The truffle hunting demonstration was fun! Clearly some truffles had been buried in shallow soil under the trees nearest us. Still, it was amazing how quickly the dogs sniffed them out and began digging at the ground. They are trained by being fed truffles as puppies and learning to love them. As they are older, their owners trade them the truffle for a more tasty snack. That’s one of the reasons dogs are now used instead of pigs. The dogs are more likely to give up their truffle. That is also why dogs are trained instead of me!
When we walked into Gille’s house, that familiar smell hit me immediately! We first tried fresh summer truffles. I had never had them before. They are much more subtle and floral. They are not nearly as popular or nearly as expensive. Two ounces of summer truffles would cost around $80; black winter truffles, around $280; white (which I’ve still never had a chance to try), $800.
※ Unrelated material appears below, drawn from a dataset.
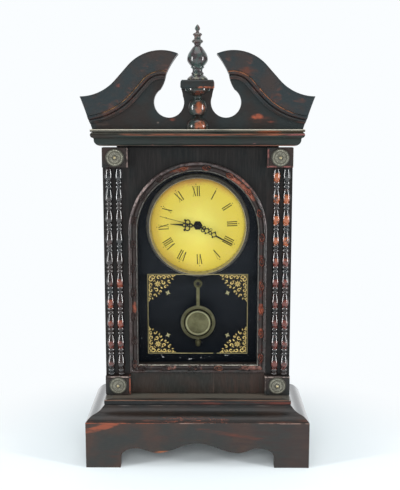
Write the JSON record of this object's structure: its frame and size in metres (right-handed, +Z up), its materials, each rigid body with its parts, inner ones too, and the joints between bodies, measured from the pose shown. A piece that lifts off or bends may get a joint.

Understandably, he did not share any of his fresh winter truffles with us, but we did get a taste of oil infused with truffles. This is actually different than some of the truffle oils you may buy at the store. Often, those kind of truffles are actually synthetic, made by perfume makers. This oil was rich and wonderful on a baguette with just a bit of sea salt.
From there, it was off to Grignon, another tiny town, with another Michelin starred restaurant, more narrow sloped streets, and another spectacular church at the top. (I was beginning to sense a theme!)










We caught up with the ship on a tiny dock in Chateauneuf du Pape before sailing off to the walled city of Avignon for the evening.

Escargot, dinner, and drinks followed… and then some more drinks followed, and some more. By the time we were docked in Avignon at 10 o’clock, I suggested to Richard that we go into town to see what was going on. Richard, to my surprise, agreed!!! (Leaving at 10 o’clock at night is not a thing Richard would normally do in ANY country.) We walked on the pedestrian walkway under the highway in front of us into Avignon and found it in the middle of a festival! The buildings were illuminated, art and performers were everywhere! We took a seat at a café, did a little MORE drinking and watched the world go by.
Walking back to the boat, I was particularly fascinated by the HUGE rats that ran across the walkway just in front of our feet and into the bushes beside the river. I’ve seen rats before, but these were IMPRESSIVE. Richard and I drank a lot of water, downed some liquid IV, took some Aleve (did I mention there had been some drinking?) and had EVERY intention of getting up the next morning to tour the Palace of the Popes in the walled city of Avignon. We had been told that it wasn’t going to be a strenuous hike, but it would be a long tour with a lot of stairs. We were LOVING how it felt to walk all over the countryside, and we were ready for more – or so we thought!